Updated: Jun 20, 2023

Author - Dominic Sandbrook

Published by - Penguin

Historical Period - Vikings

Reading Age - 12+

Book Length - 368 pages

If there was a poll to find the most popular era of history, surely the Vikings would rank near the top of that list. For too long those pesky Tudors have kept a vice-like grip on the general public’s historical affections; now the bearded, blood-soaked warriors of yesteryear have come to claim what is theirs. With hit TV shows, films, books, comics, and clothing all cementing the Vikings’ status as historical mega-stars, there’s never been a better time to learn more about these fascinating people and their culture. And there’s likely no better way to learn about the Vikings than by reading the latest Adventures in Time from Dominic Sandbrook, ‘Fury of the Vikings’.

Written for younger readers, Fury of the Vikings nonetheless offers a satisfyingly chunky read to make it more than suitable for grown-ups too. It’s accessible then, but surprisingly deep-filled, like a mince pie on an easy-to-reach supermarket shelf.

To some extent, the book is a distilled version of the brilliant, yet brain-smashingly complex book, ‘Children of Ash and Elm’ by historian Neil Price. That’s very much a good thing, as Price’s latest is a masterclass on the history of the Vikings.

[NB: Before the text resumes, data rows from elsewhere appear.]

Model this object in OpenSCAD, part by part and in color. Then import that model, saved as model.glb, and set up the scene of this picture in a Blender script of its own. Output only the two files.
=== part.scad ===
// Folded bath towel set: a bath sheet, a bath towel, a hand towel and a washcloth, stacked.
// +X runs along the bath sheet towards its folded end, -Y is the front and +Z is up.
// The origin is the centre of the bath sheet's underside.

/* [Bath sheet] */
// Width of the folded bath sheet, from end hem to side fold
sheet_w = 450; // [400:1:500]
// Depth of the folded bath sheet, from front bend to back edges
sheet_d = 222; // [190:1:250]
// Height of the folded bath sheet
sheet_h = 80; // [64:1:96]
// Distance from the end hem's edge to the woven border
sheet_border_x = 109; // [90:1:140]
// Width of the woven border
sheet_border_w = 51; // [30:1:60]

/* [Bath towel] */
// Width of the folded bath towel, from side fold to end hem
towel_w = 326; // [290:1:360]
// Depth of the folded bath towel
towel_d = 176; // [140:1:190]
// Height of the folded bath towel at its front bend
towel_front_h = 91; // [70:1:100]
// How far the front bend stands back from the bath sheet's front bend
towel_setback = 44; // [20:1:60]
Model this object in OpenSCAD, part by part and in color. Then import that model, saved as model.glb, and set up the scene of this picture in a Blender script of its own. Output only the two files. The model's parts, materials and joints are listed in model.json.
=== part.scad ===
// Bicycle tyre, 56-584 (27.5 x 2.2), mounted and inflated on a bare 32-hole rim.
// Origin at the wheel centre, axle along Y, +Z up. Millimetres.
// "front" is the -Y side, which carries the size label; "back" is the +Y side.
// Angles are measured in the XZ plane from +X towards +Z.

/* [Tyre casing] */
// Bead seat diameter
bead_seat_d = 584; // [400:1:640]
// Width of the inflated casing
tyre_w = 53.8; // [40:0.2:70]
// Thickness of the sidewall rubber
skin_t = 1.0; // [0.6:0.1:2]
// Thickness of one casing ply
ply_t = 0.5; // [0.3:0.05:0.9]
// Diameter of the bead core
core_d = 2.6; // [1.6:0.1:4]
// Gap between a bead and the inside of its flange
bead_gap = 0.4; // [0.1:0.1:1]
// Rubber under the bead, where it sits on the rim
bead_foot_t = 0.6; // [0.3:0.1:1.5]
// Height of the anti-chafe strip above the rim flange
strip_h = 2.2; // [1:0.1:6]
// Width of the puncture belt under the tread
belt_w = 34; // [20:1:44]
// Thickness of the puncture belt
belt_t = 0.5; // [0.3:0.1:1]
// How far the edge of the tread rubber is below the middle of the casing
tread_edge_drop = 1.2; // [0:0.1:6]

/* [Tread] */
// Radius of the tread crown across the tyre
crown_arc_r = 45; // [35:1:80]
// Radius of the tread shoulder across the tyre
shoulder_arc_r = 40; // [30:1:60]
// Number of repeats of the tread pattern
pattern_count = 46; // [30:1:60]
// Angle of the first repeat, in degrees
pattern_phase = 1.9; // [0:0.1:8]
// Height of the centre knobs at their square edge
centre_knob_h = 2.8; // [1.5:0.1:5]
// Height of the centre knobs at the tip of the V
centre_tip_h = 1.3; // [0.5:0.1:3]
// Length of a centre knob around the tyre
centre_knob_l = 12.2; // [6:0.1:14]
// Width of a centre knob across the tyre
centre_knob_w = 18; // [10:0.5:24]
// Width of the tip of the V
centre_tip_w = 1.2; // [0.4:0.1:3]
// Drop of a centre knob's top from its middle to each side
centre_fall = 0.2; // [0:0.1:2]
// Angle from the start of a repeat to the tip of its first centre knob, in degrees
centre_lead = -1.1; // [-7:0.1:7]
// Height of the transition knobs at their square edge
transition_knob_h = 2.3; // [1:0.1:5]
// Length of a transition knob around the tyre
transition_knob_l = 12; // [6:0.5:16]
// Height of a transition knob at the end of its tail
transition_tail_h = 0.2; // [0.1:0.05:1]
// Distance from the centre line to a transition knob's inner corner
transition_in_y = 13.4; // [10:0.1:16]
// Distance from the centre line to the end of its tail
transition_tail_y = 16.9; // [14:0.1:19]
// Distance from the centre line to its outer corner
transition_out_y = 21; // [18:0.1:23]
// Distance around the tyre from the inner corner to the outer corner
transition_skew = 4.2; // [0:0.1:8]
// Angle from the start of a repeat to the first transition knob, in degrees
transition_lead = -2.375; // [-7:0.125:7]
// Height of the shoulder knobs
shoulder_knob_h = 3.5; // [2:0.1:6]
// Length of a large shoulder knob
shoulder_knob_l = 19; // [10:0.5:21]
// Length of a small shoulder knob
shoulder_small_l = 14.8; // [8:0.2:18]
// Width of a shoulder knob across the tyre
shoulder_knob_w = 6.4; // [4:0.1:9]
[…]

‘Fury of the Vikings’ then, covers hundreds of years of Viking history, from their mythological inception to the end of the Viking age with the death of Harold Hardrada at the battle of Stamford Bridge. Along the way, Dominic covers every aspect of the Vikings that a young/old person would want to know about. The early Viking raids on Anglo-Saxon England are of course included in great depth, along with the invasion of the Great Heathen Army and the heroic underdog fightback of Alfred the Great and the kingdom of Wessex. More interestingly unfamiliar though, are the incisive and daring accounts of the Viking’s role in the creation of Russia, dangerous river journeys to the distant city of Byzantium, and the phenomenal founding of settlements in Iceland and Greenland.

If it is Viking related, it will be in this book. Which is frankly an astonishing feat of writing, to fit so much information into a very readable 368 pages. This is a who’s who of Vikings and their stories, so if you want to know more about Erik Bloodaxe, Ivor the Boneless, and Ragnar Lodbrok, then this is an absolutely great place to start.

My one complaint is that the book suffers from feeling a little bitty. To some extent this is absolutely unavoidable, Fury of the Vikings covers hundreds of years of history, whilst previous entries in the Adventures in Time series have followed much shorter periods of time. Still, I found myself missing the long-form narrative of Cleopatra and Alexander the Great, Fury of the Vikings leaps from person to person, decade to decade, and as such suffers from being a less satisfying and engaging read in comparison. Still, if you want to learn about the Vikings and have a thrilling time in the process, then Fury of the Vikings should definitely go on the top of your to-read pile.

A big thank you to Penguin Books for providing us with a review copy of 'Fury of the Vikings'.